Shanghai Zhenhua Heavy Industries Company (ZPMC) also told the Global Times that among the bilateral ups and downs, win-win cooperation is the main melody of China and US.

In 2006, the state-owned ZPMC got the bid to make one of the world's most challenging steel fabrication projects for the new suspension span of the San Francisco-Oakland Bay Bridge in the US.

GT graphics

 


After ZPMC officially started construction, the US put forward a series of technical requirements and questions meanwhile got suspicious on the Chinese company's techniques; but when it was finally completed, the US side said that the craftsmanship has met and even surpassed the requirements of the contract, Wu Yun, vice general manager of Nantong Zhenhua Heavy Equipment Manufacturing Co Ltd, a subsidiary of ZPMC, told the Global Times on Monday.

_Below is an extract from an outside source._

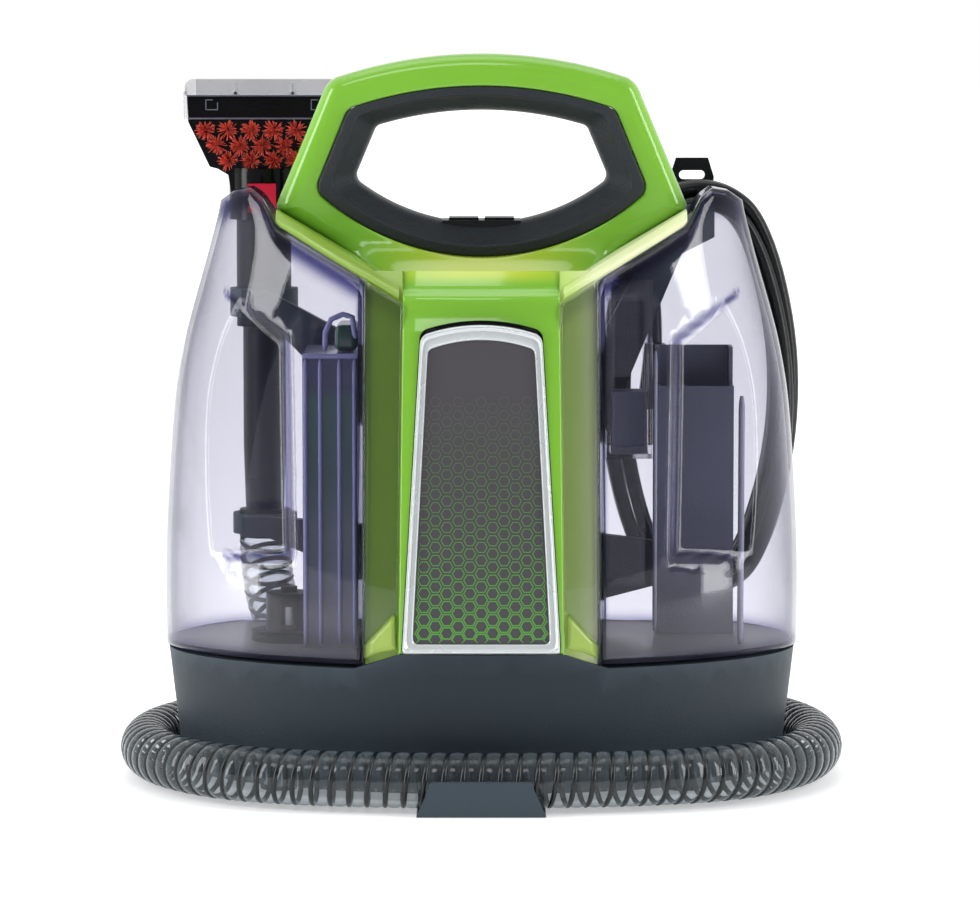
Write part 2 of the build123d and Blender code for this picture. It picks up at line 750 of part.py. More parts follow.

"We have managed to train 100 engineers with US Certified Welding Inspector (CWI) certificate and the bridge decks have become an inspection-free product," Wu said.

A noticeable detail was that the project had 1.1 million bolts assembled on site without rework, he said. Since then ZPMC has made its fame on the world stage. 

Although ups and downs remain, the win-win cooperation between the world's two largest economies is still the main theme, Wu said, noting that if the relationship between the two countries is good, there will be good prospects for cooperation in the future.

The US is currently facing the hollowing out of the industry. They have the technical reserves but the manufacturing capacity is facing out. Chinese companies' advantages are the labor force, the experience accumulated in infrastructure projects, and a large number of industry workers who are familiar with US craft standards, Wu said.

"The two countries are at different development stages. Just like people, the older ones have more experience, but the younger ones have more strength. If you combine experience with strength, I think it will benefit both sides," he added.